EPFL scientists have developed a model that can help policymakers factor in uncertainty when they map out their energy strategies. Today such strategies are based largely on forecasts of fuelprices, technology costs and energy demand. However, these forecasts are often incorrect and can lead to flawed decisions.
Many countries – including Switzerland – are developing an energy strategy to meet various objectives such as reducing reliance on fossil fuels, cutting CO2 emissions and promoting the energy transition. That means governments have to make important decisions about which power sources to prioritize in the future and what technologies to invest in, in order to strike the right balance between keeping public spending under control and promoting clean energy.
These strategic decisions are generally based on forecasts of natural gas prices, solar power costs, electricity demand and hundreds of other parameters. Today, energy planners enter these forecasts into computer models that then identify the “best” strategies. But because these forecasts stretch out some 20-50 years, they are often wrong – meaning the models’ output is often wrong, too. And this can lead to bad policy decisions.

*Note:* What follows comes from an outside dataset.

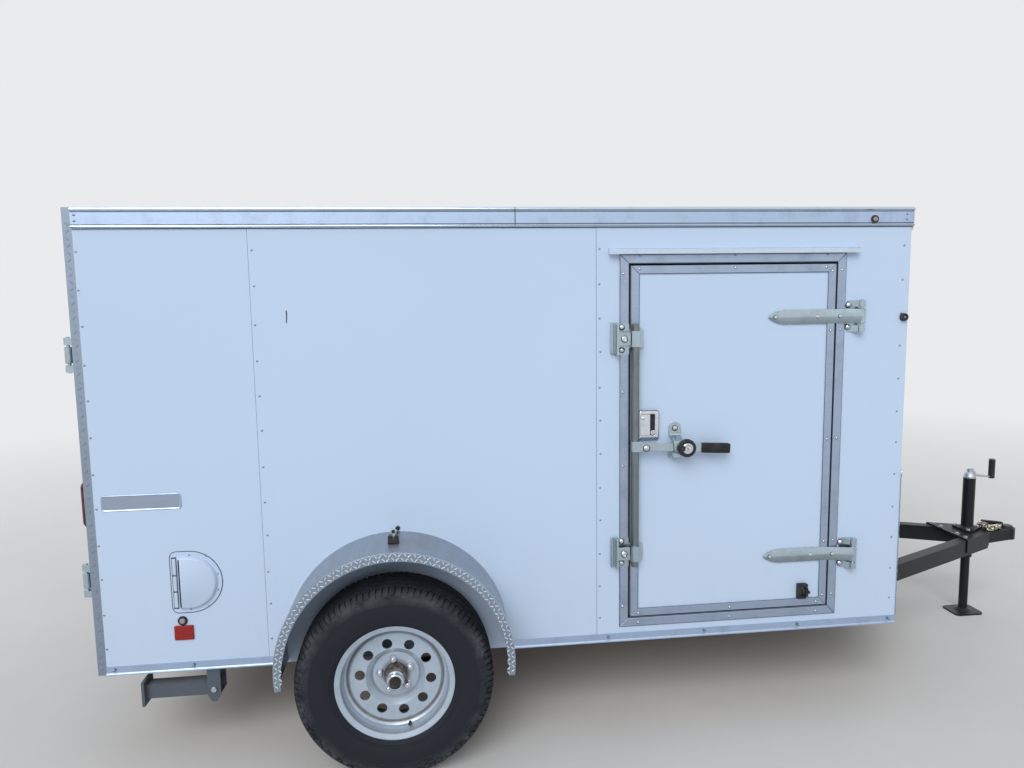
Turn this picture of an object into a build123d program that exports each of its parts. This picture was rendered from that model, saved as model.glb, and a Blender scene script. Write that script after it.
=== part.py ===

Gas-fired power plants shut down before ever being put into service
“For example, the Netherlands have invested heavily in gas-fired power plants, based on the assumption that the price of natural gas would stay low,” says Stefano Moret, a Postdoctoral Researcher at EPFL’s Industrial Process and Energy Systems Engineering Group and author of the study. “However, their forecasts were mistaken, and many power plants were shut down before ever being put into service.”
A new model to consider uncertainty
The EPFL scientists developed a new approach that accounts for uncertainty in energy-strategy decisions. More specifically, they came up with a model that uses a range of values for each input data rather than a set figure. “Instead of saying that the price of natural gas will be 3 cents per kilowatt-hour for the next few years, for example, we can enter a range of between 1.5 and 5 cents, depending on how the market evolves. That means our model can incorporate variations in prices, cost and demand,” says Moret. The team’s research indicates that once you factor in such uncertainty, energy strategies that rely heavily on renewable energy are not necessarily more expensive than those dependent on fossil fuels. Their findings have just been published in the European Journal of Operational Research.
Many mistake in past projections
The scientists’ model, called Energyscope, is “a mathematical representation of an energy system with over 100 different input parameters,” says Moret. “The problem with the models that governments currently use is that they are extremely complicated and can’t work with ranges.” What’s more, many of those models are not available as open-source applications and therefore have limited reach.
The scientists found many mistakes in past projections, with calculated values off by as much as 200-300% from actual values. One such example is forecasts of natural gas prices in the United States.
The ranges that the scientists programmed into their model – for each of the hundreds of parameters – are based on historical data and expert opinions. For instance, to determine the range of future interest rates, they used data and projections from central banks and spoke with Economics professors.
A joint research
Their research was carried out in the framework of the Joint Activity Scenarios & Modeling (JA-S&M) project for the Swiss Competence Centers for Energy Research (SCCER), which brings together eight universities to make energy modeling recommendations to the Swiss Federal Council. The model that the Swiss government currently uses was developed in the private sector and is not open source. The EPFL team intends to outline a more ambitious strategy that would cut CO2 emissions even further.